━━ Collected data

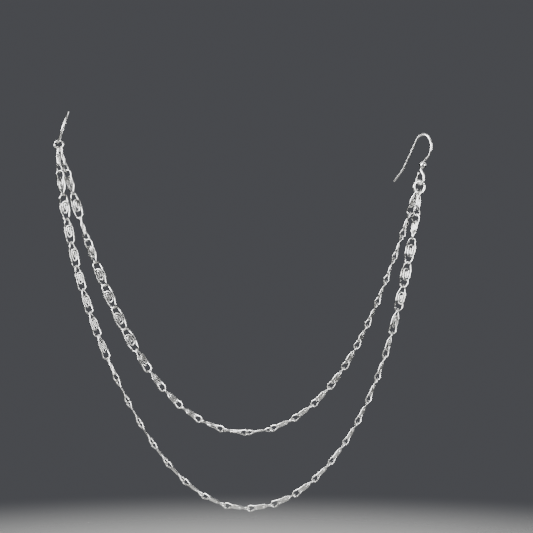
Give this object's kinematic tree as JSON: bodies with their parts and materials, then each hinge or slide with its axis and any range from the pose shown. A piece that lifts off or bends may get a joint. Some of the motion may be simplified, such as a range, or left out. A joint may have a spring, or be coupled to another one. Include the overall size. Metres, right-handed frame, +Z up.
{
  "type": "ear to nose chain",
  "caption": "Hanging strands of silver scroll links that join a wire hook for a pierced ear to a small hoop for a pierced nostril.",
  "frame": {"origin": "underside of the ear hook's arch, where the ear lobe carries it", "axes": "+Z up, -X from the ear towards the nose, +Y towards the skin"},
  "size_m": [0.1099, 0.0104, 0.1164],
  "materials": {
    "links": "polished silver-plated wire",
    "hook": "polished silver-plated wire",
    "ball": "mirror-polished bead",
    "jump_rings": "tumbled silver-plated wire",
    "hoop": "polished silver-plated wire"
  },
  "bodies": {
    "root": {"ear_hook": "hook", "hook_ball": "ball", "ear_jump_ring": "jump_rings", "nose_jump_ring": "jump_rings", "nose_hoop": "hoop", "inner_run_1": "links", "inner_run_2": "links", "inner_run_3": "links", "inner_run_4": "links", "inner_run_5": "links", "inner_run_6": "links", "inner_run_7": "links", "outer_run_1": "links", "outer_run_2": "links", "outer_run_3": "links", "outer_run_4": "links", "outer_run_5": "links", "outer_run_6": "links", "outer_run_7": "links", "outer_run_8": "links", "outer_run_9": "links"}
  },
  "joints": []
}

━━━━

Instructions to follow
Write out each line of the data above again, exactly as given.

Complete output
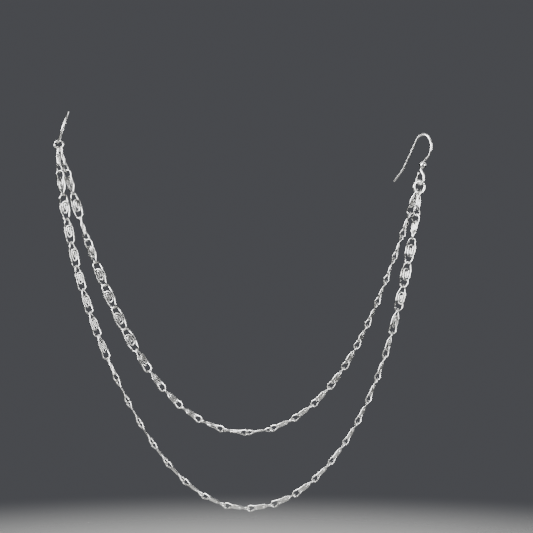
Give this object's kinematic tree as JSON: bodies with their parts and materials, then each hinge or slide with its axis and any range from the pose shown. A piece that lifts off or bends may get a joint. Some of the motion may be simplified, such as a range, or left out. A joint may have a spring, or be coupled to another one. Include the overall size. Metres, right-handed frame, +Z up.
{
  "type": "ear to nose chain",
  "caption": "Hanging strands of silver scroll links that join a wire hook for a pierced ear to a small hoop for a pierced nostril.",
  "frame": {"origin": "underside of the ear hook's arch, where the ear lobe carries it", "axes": "+Z up, -X from the ear towards the nose, +Y towards the skin"},
  "size_m": [0.1099, 0.0104, 0.1164],
  "materials": {
    "links": "polished silver-plated wire",
    "hook": "polished silver-plated wire",
    "ball": "mirror-polished bead",
    "jump_rings": "tumbled silver-plated wire",
    "hoop": "polished silver-plated wire"
  },
  "bodies": {
    "root": {"ear_hook": "hook", "hook_ball": "ball", "ear_jump_ring": "jump_rings", "nose_jump_ring": "jump_rings", "nose_hoop": "hoop", "inner_run_1": "links", "inner_run_2": "links", "inner_run_3": "links", "inner_run_4": "links", "inner_run_5": "links", "inner_run_6": "links", "inner_run_7": "links", "outer_run_1": "links", "outer_run_2": "links", "outer_run_3": "links", "outer_run_4": "links", "outer_run_5": "links", "outer_run_6": "links", "outer_run_7": "links", "outer_run_8": "links", "outer_run_9": "links"}
  },
  "joints": []
}